Output an exact reproduction of the data.

(begin)

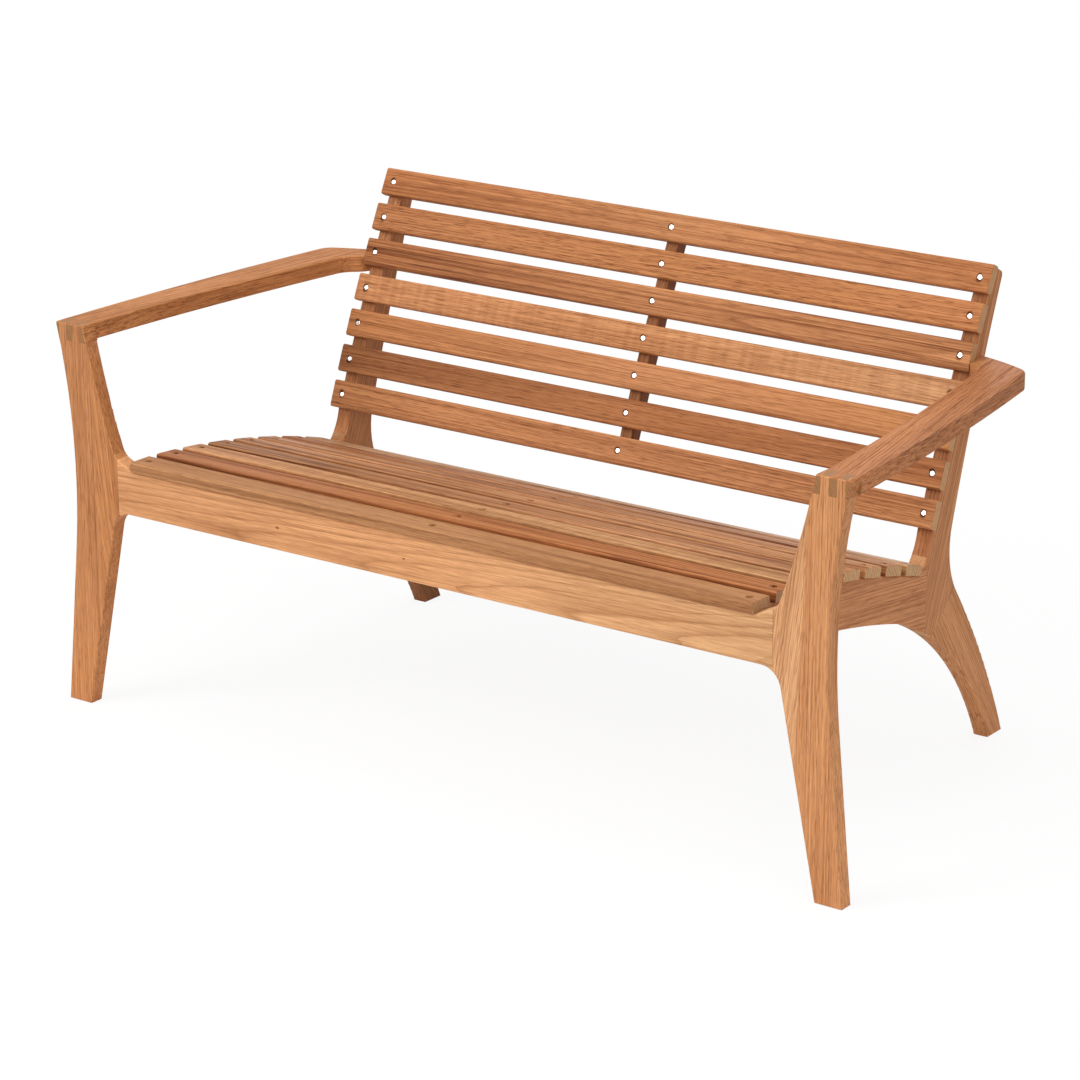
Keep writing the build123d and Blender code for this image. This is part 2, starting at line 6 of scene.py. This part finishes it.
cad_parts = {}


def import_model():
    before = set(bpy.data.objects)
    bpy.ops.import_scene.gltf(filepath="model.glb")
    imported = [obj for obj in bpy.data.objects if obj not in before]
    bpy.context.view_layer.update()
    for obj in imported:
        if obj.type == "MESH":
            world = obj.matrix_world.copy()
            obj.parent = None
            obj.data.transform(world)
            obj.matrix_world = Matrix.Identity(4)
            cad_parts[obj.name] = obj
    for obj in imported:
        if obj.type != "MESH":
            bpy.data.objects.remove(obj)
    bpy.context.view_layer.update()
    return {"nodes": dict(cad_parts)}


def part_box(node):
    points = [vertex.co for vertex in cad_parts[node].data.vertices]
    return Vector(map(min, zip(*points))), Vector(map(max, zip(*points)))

(end)

COMPLETE RESPONSE =>
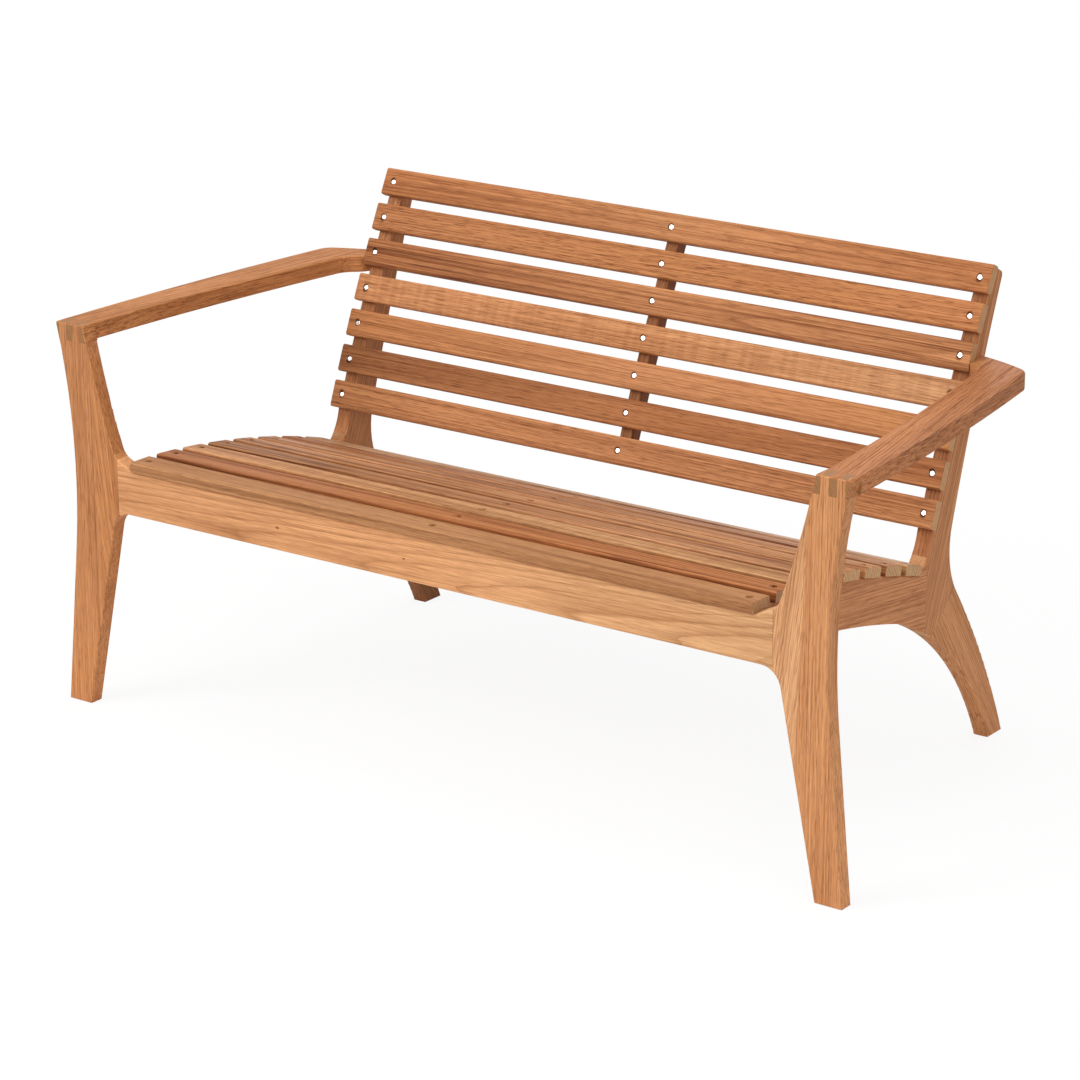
Keep writing the build123d and Blender code for this image. This is part 2, starting at line 6 of scene.py. This part finishes it.
cad_parts = {}


def import_model():
    before = set(bpy.data.objects)
    bpy.ops.import_scene.gltf(filepath="model.glb")
    imported = [obj for obj in bpy.data.objects if obj not in before]
    bpy.context.view_layer.update()
    for obj in imported:
        if obj.type == "MESH":
            world = obj.matrix_world.copy()
            obj.parent = None
            obj.data.transform(world)
            obj.matrix_world = Matrix.Identity(4)
            cad_parts[obj.name] = obj
    for obj in imported:
        if obj.type != "MESH":
            bpy.data.objects.remove(obj)
    bpy.context.view_layer.update()
    return {"nodes": dict(cad_parts)}


def part_box(node):
    points = [vertex.co for vertex in cad_parts[node].data.vertices]
    return Vector(map(min, zip(*points))), Vector(map(max, zip(*points)))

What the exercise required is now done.